Do this:
Give again, word for word, each line from the top of the listing through the line that holds "root2 = math.sqrt(0.5)".

------------------------------------------------------------

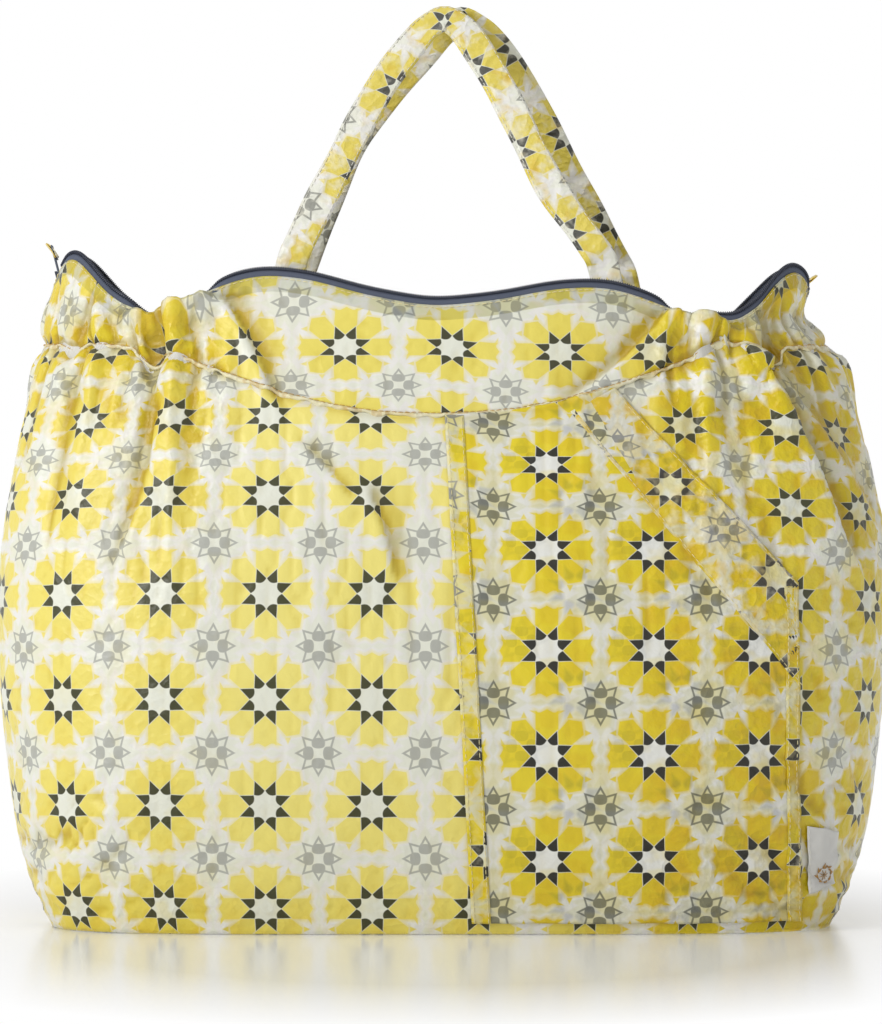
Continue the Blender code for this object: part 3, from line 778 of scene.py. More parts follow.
def motif_masks(tree, layer, phase, soft=SOFT):
    """The print's masks: petals, their outlines, kites, open centre, grey stars and pale bands.

    One repeat is 60.5 print units wide. A flower of eight petals round an eight-pointed star stands at its
    middle, and a smaller eight-pointed star round four barrels stands at its corners.
    """
    repeat = 60.5
    x, y = (part * (1 / PITCH) for part in layer_parts(tree, layer))
    turn22 = (math.cos(math.pi / 8), math.sin(math.pi / 8))
    root2 = math.sqrt(0.5)

    def folded(shift):
        px = abs((x + (phase[0] + shift)).fract() - 0.5) * repeat
        py = abs((y + (phase[1] + shift)).fract() - 0.5) * repeat
        return px.high(py), px.low(py)

    a, b = folded(0.5)
    along, beside = (a + b) * root2, (a - b) * root2
    tip_x = a * turn22[0] + b * turn22[1]
    tip_y = abs(b * turn22[0] - a * turn22[1])
    star = (0.456 * (16.1 - tip_x) - tip_y).over(soft)
    kite = (tip_x - 6.9 - 0.14 * (tip_y * tip_y)).over(soft)
    kite = kite * (0.456 * (16.0 - tip_x) - 0.25 - tip_y).over(soft)
    axis_end = 24.9 + (1.9 - 0.55 * b).high(0.0) + (0.4 * (b - 4.8)).high(0.0)

    def petals(grown, edge):
        on_axis = (6.5 + grown - b).over(edge) * (axis_end + grown - a).over(edge)
        on_diagonal = (4.5 + 0.07 * along + grown - beside).over(edge)
        return on_axis.high(on_diagonal * (27.6 + grown - 0.72 * beside - along).over(edge))

    petal = petals(0.0, soft) * (1.0 - star)
    flame = (26.0 - a).over(0.8) * (a - 23.2 - 0.69 * (b - 6.0)).over(0.8) * (b - 5.4).over(0.8)
    flame = flame.high((a - 21.3).over(0.8) * (12.6 - 0.5 * a - abs(b - 13.0)).over(0.8))
    outline = (petals(1.5, 2.2) * 0.6).high(flame)
    band = (petals(3.4, 1.4)).high((4.2 - (abs(a - 26.0) + abs(b - 11.0) * 0.6)).over(1.4))

    c, d = folded(0.0)
    c_along, c_beside = (c + d) * root2, (c - d) * root2
    axis_edge = (0.562 * (13.5 - c) - d) / 1.147
    diagonal_edge = (0.562 * (13.5 - c_along) - c_beside) / 1.147
    inside = axis_edge.high(diagonal_edge)
    ring = inside.over(soft) * (1.15 - inside).over(soft) * (c * c + d * d - 62.0).over(4.0)
    barrel_x = (c - 5.7) / 3.0
    barrel_y = d / (3.45 + 0.06 * c)
    barrel = (1.0 - (barrel_x * barrel_x * barrel_x * barrel_x + barrel_y * barrel_y).root()).over(0.16)
    grey = ring.high(barrel)
    return {"petal": petal, "outline": outline, "kite": kite, "star": star, "grey": grey, "band": band}


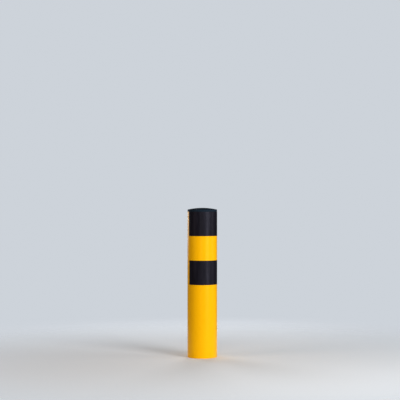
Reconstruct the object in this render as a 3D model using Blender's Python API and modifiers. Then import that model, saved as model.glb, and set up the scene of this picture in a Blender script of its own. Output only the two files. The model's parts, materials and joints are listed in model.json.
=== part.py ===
"""A steel guard bollard: a coated tube, a push-in domed cap and two bands of wrapped foil.

The tube stands upright on its foot, which is centred on the origin at Z = 0. The front faces -Y.
"""

import math

import bmesh
import bpy
from mathutils import Matrix

# Tube
TUBE_DIAMETER = 0.2445
TUBE_WALL = 0.005
TUBE_HEIGHT = 1.200
TUBE_END_CHAMFER = 0.0006

# Foil bands: each stops short of meeting itself, which leaves a bare upright strip of tube.
BAND_HEIGHT = 0.200
BAND_SPACING = 0.200
FOIL_THICKNESS = 0.0004
SEAM_WIDTH = 0.068
UPPER_SEAM_DIRECTION = math.radians(190.0)
LOWER_SEAM_DIRECTION = math.radians(193.4)

# Cap, the part above the tube
CAP_INSET = 0.0005
CAP_RIM_HEIGHT = 0.0165
CAP_CROWN_RISE = 0.014
CAP_EDGE_RADIUS = 0.004
CAP_RIM_ROUND = 0.0008
CAP_WALL = 0.0035
CAP_INNER_RADIUS = 0.003

# Plug, the part of the cap inside the tube
PLUG_DEPTH = 0.040
PLUG_WALL = 0.003
PLUG_LEAD_IN = 0.0015
FIN_REACH = 0.0025
FIN_TIP = 0.0006
FIN_ROOT = 0.002
FIN_PITCH = 0.0095
FIN_START = 0.007

# Gussets, the webs between the plug and the dome
GUSSET_COUNT = 8
GUSSET_REACH = 0.025
GUSSET_DROP = 0.026
GUSSET_THICKNESS = 0.003
GUSSET_TOE = 0.002

# The gap left between two pieces that touch
FIT_GAP = 0.0003

# Facets
TURN_STEPS = 96
CROWN_SEGMENTS = 7
EDGE_SEGMENTS = 4
ROUND_SEGMENTS = 2
MERGE_DISTANCE = 0.00001
SHARP_ANGLE = math.radians(32)

FULL_TURN = 2 * math.pi
TUBE_RADIUS = TUBE_DIAMETER / 2
BORE_RADIUS = TUBE_RADIUS - TUBE_WALL

CAP_RADIUS = TUBE_RADIUS - CAP_INSET
PLUG_RADIUS = BORE_RADIUS - FIT_GAP - FIN_REACH
PLUG_INNER_RADIUS = PLUG_RADIUS - PLUG_WALL

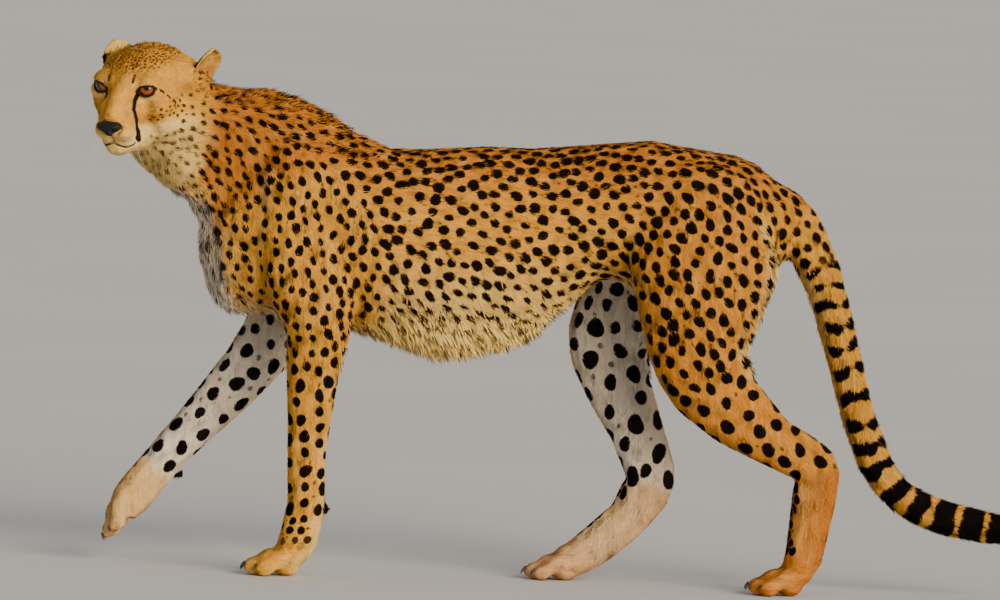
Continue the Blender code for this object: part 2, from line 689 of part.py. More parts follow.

------------------------------------------------------------

Solution:
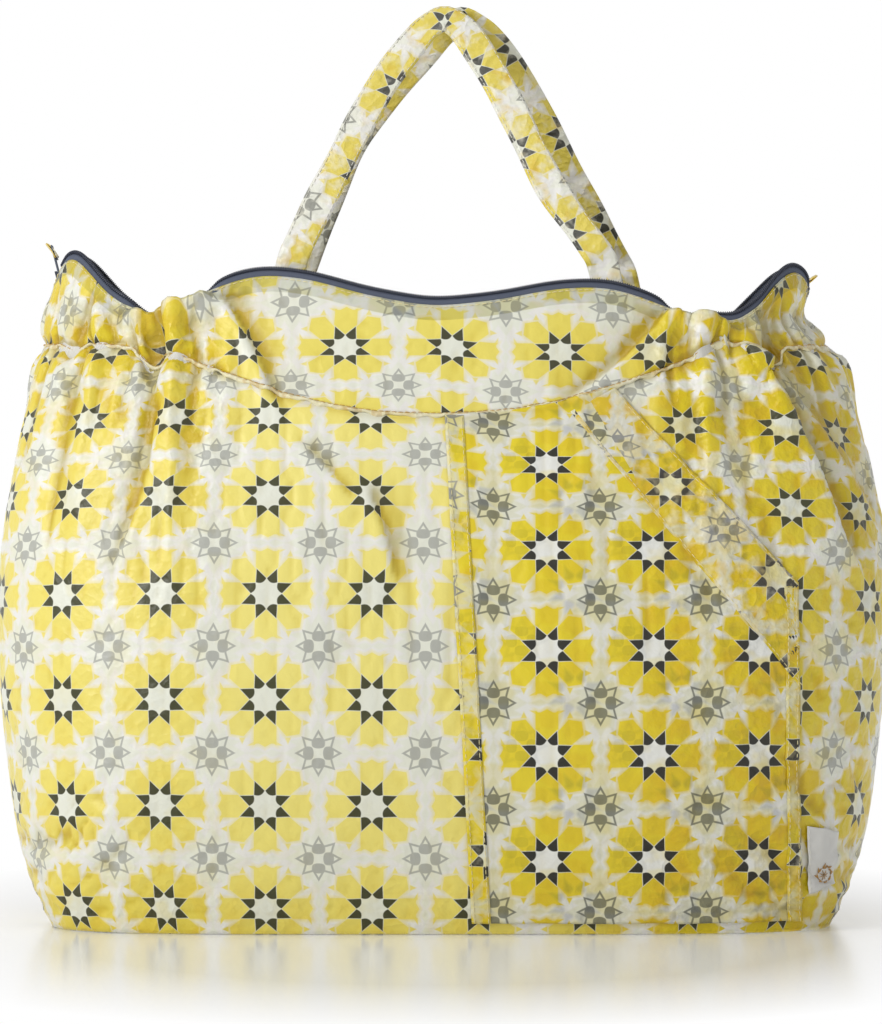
Continue the Blender code for this object: part 3, from line 778 of scene.py. More parts follow.
def motif_masks(tree, layer, phase, soft=SOFT):
    """The print's masks: petals, their outlines, kites, open centre, grey stars and pale bands.

    One repeat is 60.5 print units wide. A flower of eight petals round an eight-pointed star stands at its
    middle, and a smaller eight-pointed star round four barrels stands at its corners.
    """
    repeat = 60.5
    x, y = (part * (1 / PITCH) for part in layer_parts(tree, layer))
    turn22 = (math.cos(math.pi / 8), math.sin(math.pi / 8))
    root2 = math.sqrt(0.5)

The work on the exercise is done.